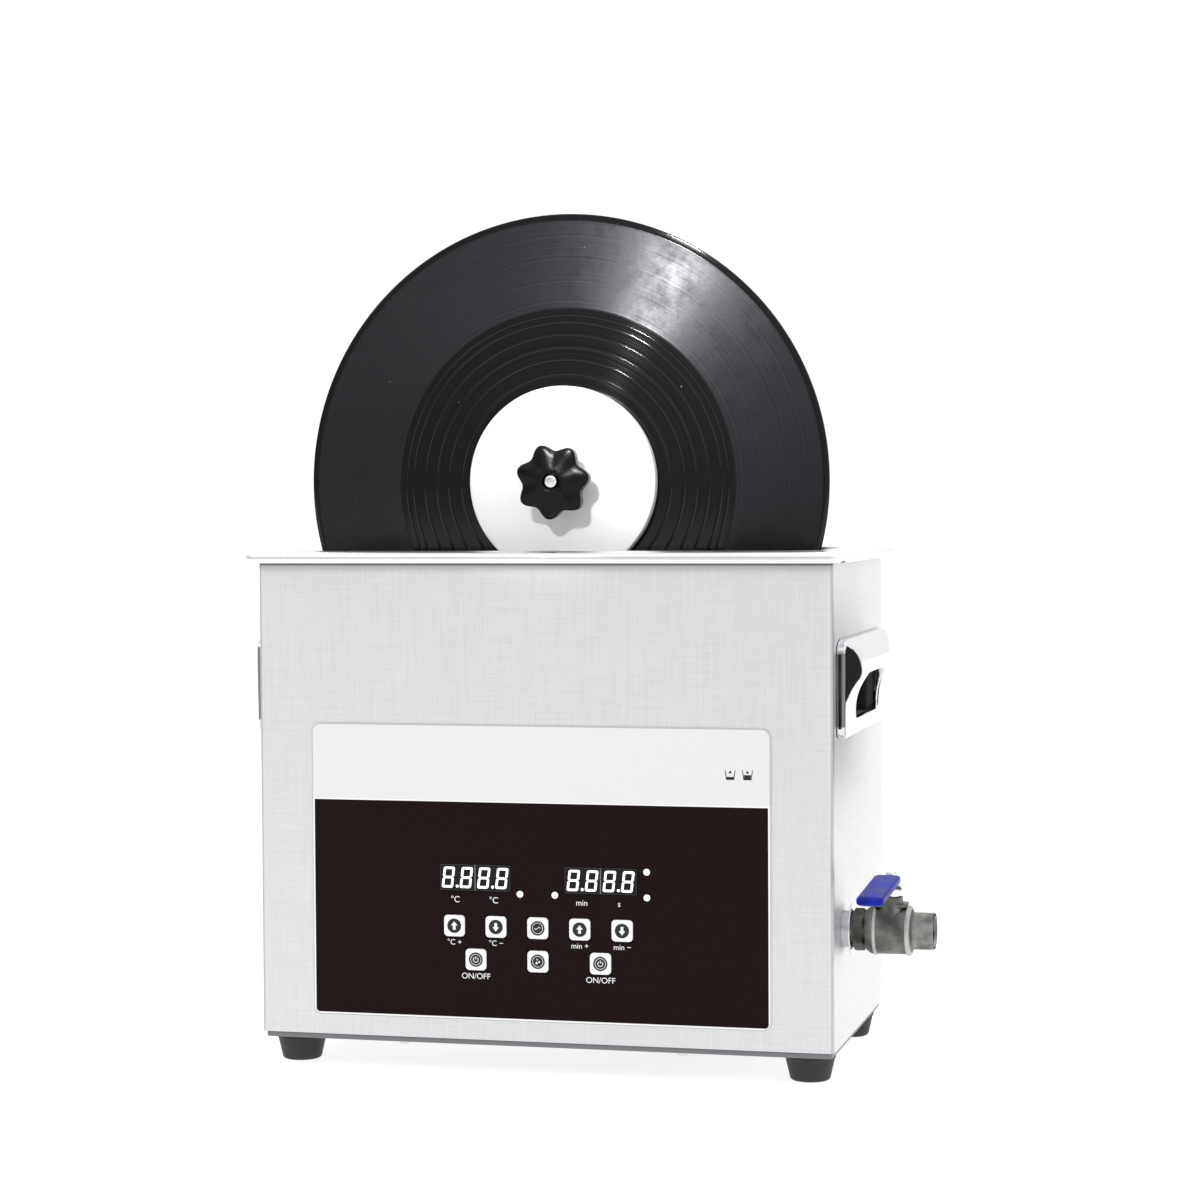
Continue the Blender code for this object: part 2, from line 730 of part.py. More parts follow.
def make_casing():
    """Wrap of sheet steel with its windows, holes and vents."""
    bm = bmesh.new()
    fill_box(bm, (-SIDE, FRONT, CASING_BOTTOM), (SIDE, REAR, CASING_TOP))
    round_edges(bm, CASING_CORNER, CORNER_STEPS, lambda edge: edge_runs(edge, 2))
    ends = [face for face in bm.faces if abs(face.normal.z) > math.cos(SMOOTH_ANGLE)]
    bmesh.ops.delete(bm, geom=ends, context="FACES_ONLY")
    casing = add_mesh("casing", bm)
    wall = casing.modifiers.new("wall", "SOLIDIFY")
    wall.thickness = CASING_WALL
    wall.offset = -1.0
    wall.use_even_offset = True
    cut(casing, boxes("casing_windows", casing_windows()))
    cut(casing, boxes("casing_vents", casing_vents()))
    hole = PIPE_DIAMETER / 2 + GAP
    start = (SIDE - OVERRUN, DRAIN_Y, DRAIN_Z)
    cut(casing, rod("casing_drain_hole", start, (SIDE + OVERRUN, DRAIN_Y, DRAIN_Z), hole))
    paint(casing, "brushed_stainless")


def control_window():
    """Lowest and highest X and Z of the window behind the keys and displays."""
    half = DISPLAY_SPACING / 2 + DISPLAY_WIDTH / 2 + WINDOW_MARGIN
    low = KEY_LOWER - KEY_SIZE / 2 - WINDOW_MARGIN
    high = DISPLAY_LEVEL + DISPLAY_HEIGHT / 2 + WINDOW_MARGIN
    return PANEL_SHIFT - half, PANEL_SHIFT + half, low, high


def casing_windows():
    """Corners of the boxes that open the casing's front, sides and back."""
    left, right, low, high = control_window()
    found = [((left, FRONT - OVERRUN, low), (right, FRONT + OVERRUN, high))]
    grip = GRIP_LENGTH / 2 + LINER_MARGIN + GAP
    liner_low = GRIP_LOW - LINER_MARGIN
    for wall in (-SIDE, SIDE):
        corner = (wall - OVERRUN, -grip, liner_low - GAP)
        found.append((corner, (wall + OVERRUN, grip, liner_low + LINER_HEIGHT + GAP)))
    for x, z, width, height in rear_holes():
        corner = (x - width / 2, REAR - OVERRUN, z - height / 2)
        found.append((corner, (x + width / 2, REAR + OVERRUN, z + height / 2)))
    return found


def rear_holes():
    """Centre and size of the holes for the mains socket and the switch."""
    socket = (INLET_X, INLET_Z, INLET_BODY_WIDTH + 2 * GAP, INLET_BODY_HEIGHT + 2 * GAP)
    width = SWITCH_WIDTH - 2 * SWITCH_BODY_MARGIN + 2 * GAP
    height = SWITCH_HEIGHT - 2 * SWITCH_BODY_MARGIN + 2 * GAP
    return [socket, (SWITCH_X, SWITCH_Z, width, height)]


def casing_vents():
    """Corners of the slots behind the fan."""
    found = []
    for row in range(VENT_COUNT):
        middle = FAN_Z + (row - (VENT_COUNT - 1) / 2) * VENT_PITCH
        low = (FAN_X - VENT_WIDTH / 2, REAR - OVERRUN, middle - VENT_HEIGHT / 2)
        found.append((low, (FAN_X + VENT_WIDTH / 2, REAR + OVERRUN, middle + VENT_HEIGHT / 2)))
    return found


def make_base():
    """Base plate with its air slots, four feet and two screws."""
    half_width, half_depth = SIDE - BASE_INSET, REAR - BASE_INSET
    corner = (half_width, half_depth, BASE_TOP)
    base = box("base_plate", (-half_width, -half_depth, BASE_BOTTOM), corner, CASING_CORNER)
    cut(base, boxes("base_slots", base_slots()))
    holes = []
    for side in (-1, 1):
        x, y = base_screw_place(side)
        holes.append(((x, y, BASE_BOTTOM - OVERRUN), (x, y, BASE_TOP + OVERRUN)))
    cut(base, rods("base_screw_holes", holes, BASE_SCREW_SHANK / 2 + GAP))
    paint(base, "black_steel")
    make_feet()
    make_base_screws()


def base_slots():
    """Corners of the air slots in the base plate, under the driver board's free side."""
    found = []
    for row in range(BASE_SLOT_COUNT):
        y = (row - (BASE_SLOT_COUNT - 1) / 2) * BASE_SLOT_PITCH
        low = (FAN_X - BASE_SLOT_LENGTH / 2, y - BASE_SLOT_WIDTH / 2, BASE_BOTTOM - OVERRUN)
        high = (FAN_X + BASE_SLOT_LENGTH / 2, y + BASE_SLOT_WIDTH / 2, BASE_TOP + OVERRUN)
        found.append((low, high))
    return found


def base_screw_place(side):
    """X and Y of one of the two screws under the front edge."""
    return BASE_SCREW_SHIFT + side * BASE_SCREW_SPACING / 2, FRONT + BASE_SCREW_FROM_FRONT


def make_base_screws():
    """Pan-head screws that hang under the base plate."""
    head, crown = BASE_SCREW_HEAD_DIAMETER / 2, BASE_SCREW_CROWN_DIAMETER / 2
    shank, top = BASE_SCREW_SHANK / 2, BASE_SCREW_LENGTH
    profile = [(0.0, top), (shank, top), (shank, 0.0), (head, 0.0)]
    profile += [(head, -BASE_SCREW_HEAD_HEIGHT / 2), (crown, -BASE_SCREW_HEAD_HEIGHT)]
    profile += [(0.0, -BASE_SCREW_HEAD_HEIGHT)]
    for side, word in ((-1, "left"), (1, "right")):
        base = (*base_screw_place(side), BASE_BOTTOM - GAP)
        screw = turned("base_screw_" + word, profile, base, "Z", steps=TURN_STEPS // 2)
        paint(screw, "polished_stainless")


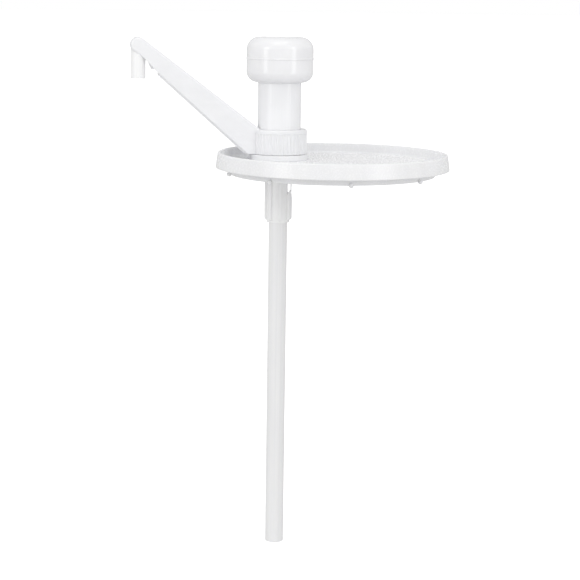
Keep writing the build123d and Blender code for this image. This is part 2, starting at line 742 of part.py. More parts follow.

----

_DIRECTION_
Copy out the material word for word and line for line.

_EXPECTED ANSWER_
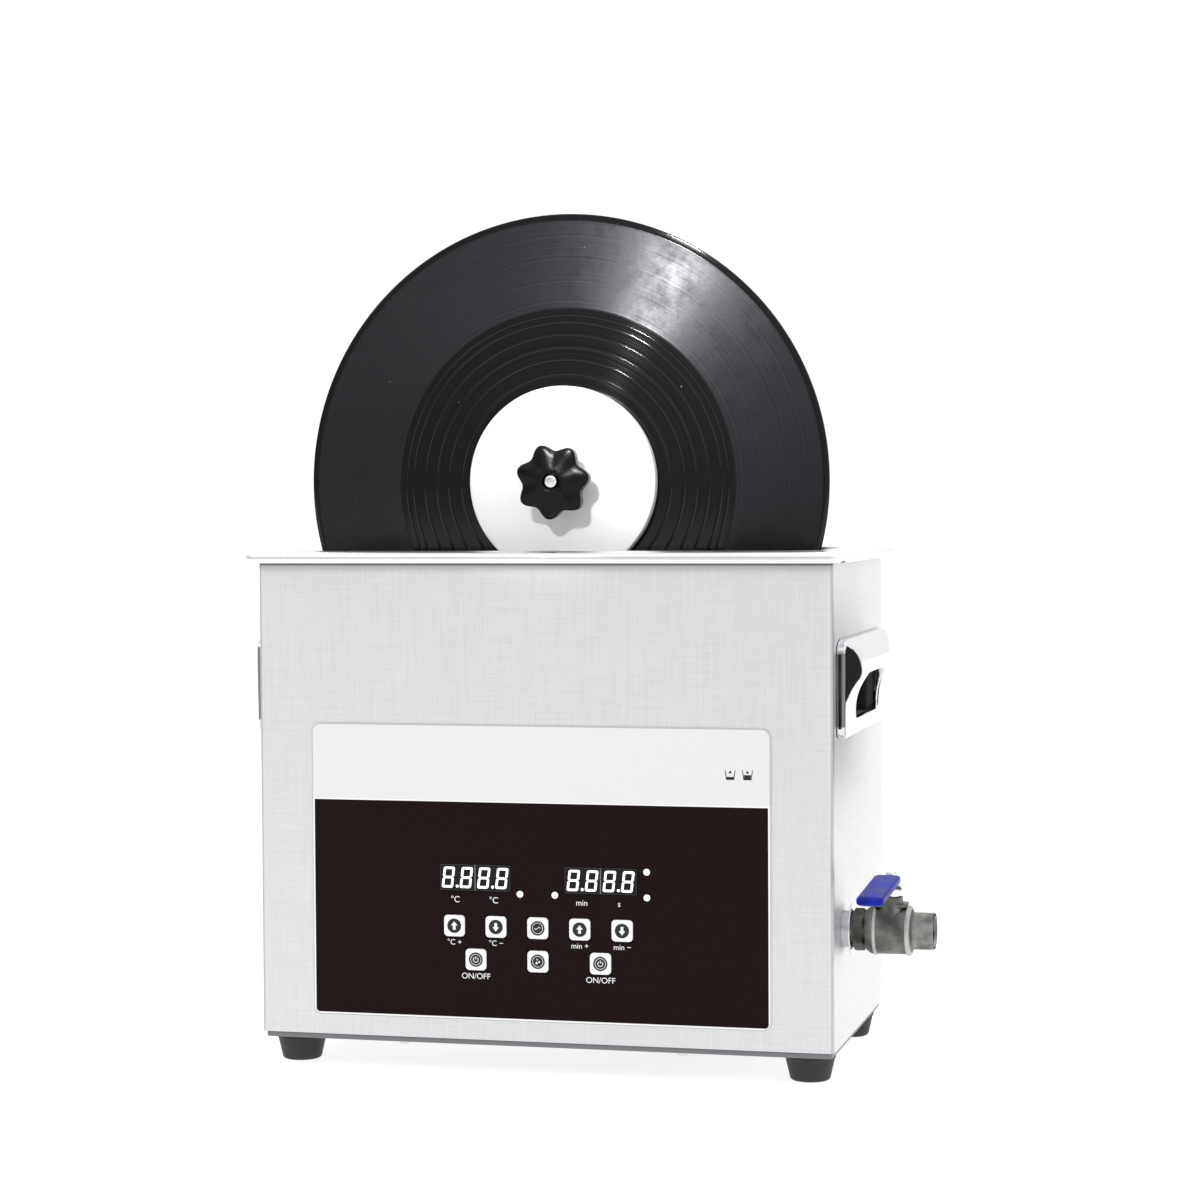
Continue the Blender code for this object: part 2, from line 730 of part.py. More parts follow.
def make_casing():
    """Wrap of sheet steel with its windows, holes and vents."""
    bm = bmesh.new()
    fill_box(bm, (-SIDE, FRONT, CASING_BOTTOM), (SIDE, REAR, CASING_TOP))
    round_edges(bm, CASING_CORNER, CORNER_STEPS, lambda edge: edge_runs(edge, 2))
    ends = [face for face in bm.faces if abs(face.normal.z) > math.cos(SMOOTH_ANGLE)]
    bmesh.ops.delete(bm, geom=ends, context="FACES_ONLY")
    casing = add_mesh("casing", bm)
    wall = casing.modifiers.new("wall", "SOLIDIFY")
    wall.thickness = CASING_WALL
    wall.offset = -1.0
    wall.use_even_offset = True
    cut(casing, boxes("casing_windows", casing_windows()))
    cut(casing, boxes("casing_vents", casing_vents()))
    hole = PIPE_DIAMETER / 2 + GAP
    start = (SIDE - OVERRUN, DRAIN_Y, DRAIN_Z)
    cut(casing, rod("casing_drain_hole", start, (SIDE + OVERRUN, DRAIN_Y, DRAIN_Z), hole))
    paint(casing, "brushed_stainless")


def control_window():
    """Lowest and highest X and Z of the window behind the keys and displays."""
    half = DISPLAY_SPACING / 2 + DISPLAY_WIDTH / 2 + WINDOW_MARGIN
    low = KEY_LOWER - KEY_SIZE / 2 - WINDOW_MARGIN
    high = DISPLAY_LEVEL + DISPLAY_HEIGHT / 2 + WINDOW_MARGIN
    return PANEL_SHIFT - half, PANEL_SHIFT + half, low, high


def casing_windows():
    """Corners of the boxes that open the casing's front, sides and back."""
    left, right, low, high = control_window()
    found = [((left, FRONT - OVERRUN, low), (right, FRONT + OVERRUN, high))]
    grip = GRIP_LENGTH / 2 + LINER_MARGIN + GAP
    liner_low = GRIP_LOW - LINER_MARGIN
    for wall in (-SIDE, SIDE):
        corner = (wall - OVERRUN, -grip, liner_low - GAP)
        found.append((corner, (wall + OVERRUN, grip, liner_low + LINER_HEIGHT + GAP)))
    for x, z, width, height in rear_holes():
        corner = (x - width / 2, REAR - OVERRUN, z - height / 2)
        found.append((corner, (x + width / 2, REAR + OVERRUN, z + height / 2)))
    return found


def rear_holes():
    """Centre and size of the holes for the mains socket and the switch."""
    socket = (INLET_X, INLET_Z, INLET_BODY_WIDTH + 2 * GAP, INLET_BODY_HEIGHT + 2 * GAP)
    width = SWITCH_WIDTH - 2 * SWITCH_BODY_MARGIN + 2 * GAP
    height = SWITCH_HEIGHT - 2 * SWITCH_BODY_MARGIN + 2 * GAP
    return [socket, (SWITCH_X, SWITCH_Z, width, height)]


def casing_vents():
    """Corners of the slots behind the fan."""
    found = []
    for row in range(VENT_COUNT):
        middle = FAN_Z + (row - (VENT_COUNT - 1) / 2) * VENT_PITCH
        low = (FAN_X - VENT_WIDTH / 2, REAR - OVERRUN, middle - VENT_HEIGHT / 2)
        found.append((low, (FAN_X + VENT_WIDTH / 2, REAR + OVERRUN, middle + VENT_HEIGHT / 2)))
    return found


def make_base():
    """Base plate with its air slots, four feet and two screws."""
    half_width, half_depth = SIDE - BASE_INSET, REAR - BASE_INSET
    corner = (half_width, half_depth, BASE_TOP)
    base = box("base_plate", (-half_width, -half_depth, BASE_BOTTOM), corner, CASING_CORNER)
    cut(base, boxes("base_slots", base_slots()))
    holes = []
    for side in (-1, 1):
        x, y = base_screw_place(side)
        holes.append(((x, y, BASE_BOTTOM - OVERRUN), (x, y, BASE_TOP + OVERRUN)))
    cut(base, rods("base_screw_holes", holes, BASE_SCREW_SHANK / 2 + GAP))
    paint(base, "black_steel")
    make_feet()
    make_base_screws()


def base_slots():
    """Corners of the air slots in the base plate, under the driver board's free side."""
    found = []
    for row in range(BASE_SLOT_COUNT):
        y = (row - (BASE_SLOT_COUNT - 1) / 2) * BASE_SLOT_PITCH
        low = (FAN_X - BASE_SLOT_LENGTH / 2, y - BASE_SLOT_WIDTH / 2, BASE_BOTTOM - OVERRUN)
        high = (FAN_X + BASE_SLOT_LENGTH / 2, y + BASE_SLOT_WIDTH / 2, BASE_TOP + OVERRUN)
        found.append((low, high))
    return found


def base_screw_place(side):
    """X and Y of one of the two screws under the front edge."""
    return BASE_SCREW_SHIFT + side * BASE_SCREW_SPACING / 2, FRONT + BASE_SCREW_FROM_FRONT


def make_base_screws():
    """Pan-head screws that hang under the base plate."""
    head, crown = BASE_SCREW_HEAD_DIAMETER / 2, BASE_SCREW_CROWN_DIAMETER / 2
    shank, top = BASE_SCREW_SHANK / 2, BASE_SCREW_LENGTH
    profile = [(0.0, top), (shank, top), (shank, 0.0), (head, 0.0)]
    profile += [(head, -BASE_SCREW_HEAD_HEIGHT / 2), (crown, -BASE_SCREW_HEAD_HEIGHT)]
    profile += [(0.0, -BASE_SCREW_HEAD_HEIGHT)]
    for side, word in ((-1, "left"), (1, "right")):
        base = (*base_screw_place(side), BASE_BOTTOM - GAP)
        screw = turned("base_screw_" + word, profile, base, "Z", steps=TURN_STEPS // 2)
        paint(screw, "polished_stainless")


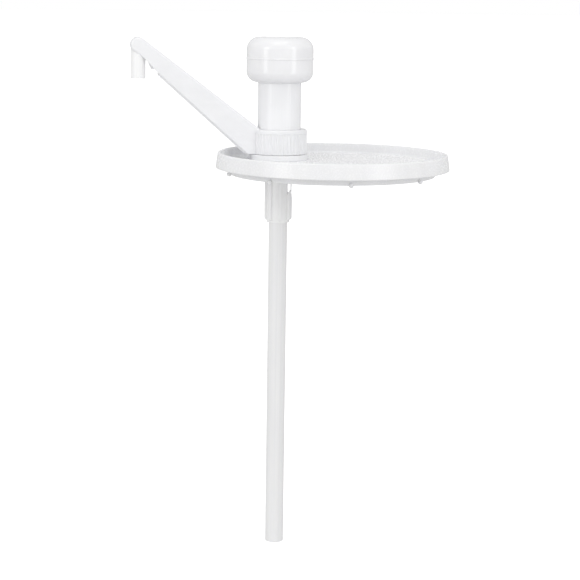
Keep writing the build123d and Blender code for this image. This is part 2, starting at line 742 of part.py. More parts follow.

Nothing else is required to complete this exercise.